Quotation from: Manners, Custom and Dress During the Middle Ages and During the Renaissance Period

Written by: Paul Lacroix


Whilst persons of rank were distinguished by their long and flowing hair,
the people wore theirs more or less short, according to the degree of
freedom which they possessed, and the serfs had their heads completely
shaved. It was customary for the noble and free classes to swear by their
hair, and it was considered the height of politeness to pull out a hair
and present it to a person. Fredegaire, the chronicler, relates that
Clovis thus pulled out a hair in order to do honour to St.
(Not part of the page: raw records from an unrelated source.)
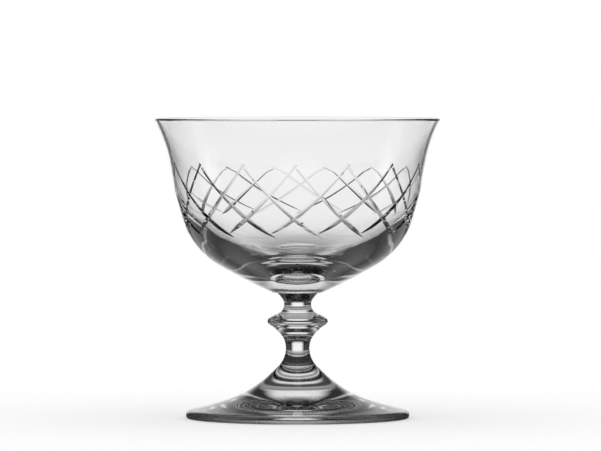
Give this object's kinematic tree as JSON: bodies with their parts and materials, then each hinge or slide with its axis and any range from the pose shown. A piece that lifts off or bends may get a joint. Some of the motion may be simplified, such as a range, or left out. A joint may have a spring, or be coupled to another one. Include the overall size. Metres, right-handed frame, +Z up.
{
  "type": "champagne coupe",
  "caption": "Footed champagne coupe of clear glass with a flared rim, a cut diamond band around the bowl, a short stem with a sharp-edged knop and a conical foot.",
  "frame": {"origin": "centre of the ring under the foot that the glass stands on", "axes": "+Z up the axis of the glass, from the foot to the rim; -Y towards the front, where a top peak of the cut pattern sits; +X to the right seen from the front"},
  "size_m": [0.1, 0.1, 0.105],
  "materials": {
    "clear_glass": "polished, with polished V-shaped cuts around the bowl"
  },
  "bodies": {
    "root": {"coupe_glass": "clear_glass"}
  },
  "joints": []
}
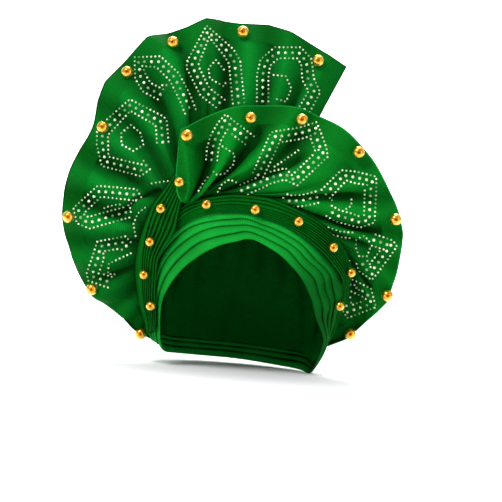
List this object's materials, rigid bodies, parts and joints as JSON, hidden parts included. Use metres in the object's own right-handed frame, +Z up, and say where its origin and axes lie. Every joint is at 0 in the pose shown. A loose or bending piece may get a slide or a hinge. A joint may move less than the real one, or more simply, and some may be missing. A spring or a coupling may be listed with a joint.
{
  "type": "tied gele head tie",
  "caption": "Stiff green head tie folded into two pleated fans over a banded cap, with crossed sashes, stone ornament and gold beads.",
  "frame": {"origin": "the spot on the crown cap's inside that rests on the top of the head", "axes": "+Z up along the head, -Y the way the face looks, +X the viewer's right"},
  "size_m": [0.3124, 0.2145, 0.3205],
  "materials": {
    "fan_cloth": "ribbed brocade, satin",
    "band_cloth": "ribbed brocade, satin",
    "sash_cloth": "finely pleated brocade",
    "bead_gold": "polished gold colour"
  },
  "bodies": {
    "root": {"crown_cap": "fan_cloth", "forehead_band": "band_cloth", "right_sash": "sash_cloth", "left_sash": "sash_cloth", "back_fan": "fan_cloth", "front_fan": "fan_cloth", "back_fan_bead_1": "bead_gold", "back_fan_bead_2": "bead_gold", "back_fan_bead_3": "bead_gold", "back_fan_bead_4": "bead_gold", "back_fan_bead_5": "bead_gold", "back_fan_bead_6": "bead_gold", "back_fan_bead_7": "bead_gold", "back_fan_bead_8": "bead_gold", "front_fan_bead_1": "bead_gold", "front_fan_bead_2": "bead_gold", "front_fan_bead_3": "bead_gold", "front_fan_bead_4": "bead_gold", "front_fan_bead_5": "bead_gold", "front_fan_bead_6": "bead_gold", "front_fan_bead_7": "bead_gold", "left_sash_bead_1": "bead_gold", "left_sash_bead_2": "bead_gold", "left_sash_bead_3": "bead_gold", "left_sash_bead_4": "bead_gold", "left_sash_bead_5": "bead_gold", "right_sash_bead_1": "bead_gold", "right_sash_bead_2": "bead_gold", "right_sash_bead_3": "bead_gold", "right_sash_bead_4": "bead_gold", "right_sash_bead_5": "bead_gold", "right_sash_bead_6": "bead_gold"}
  },
  "joints": []
}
Germer, Bishop
of Toulouse, and presented it to him; upon this, the courtiers hastened to
imitate their sovereign, and the venerable prelate returned home with his
hand full of hair, delighted at the flattering reception he had met with
at the court of the Frankish king. Durinig the Merovingian period, the
greatest insult that could be offered to a freeman was to touch him with a
razor or scissors. The degradation of kings and princes was carried out in
a public manner by shaving their heads and sending them into a monastery;
on their regaining their rights and their authority, their hair was always
allowed to grow again. We may also conclude that great importance was
attached to the preservation of the hair even under the kings of the
second dynasty, for Charlemagne, in his Capitulaires, orders the hair to
be removed as a punishment in certain crimes.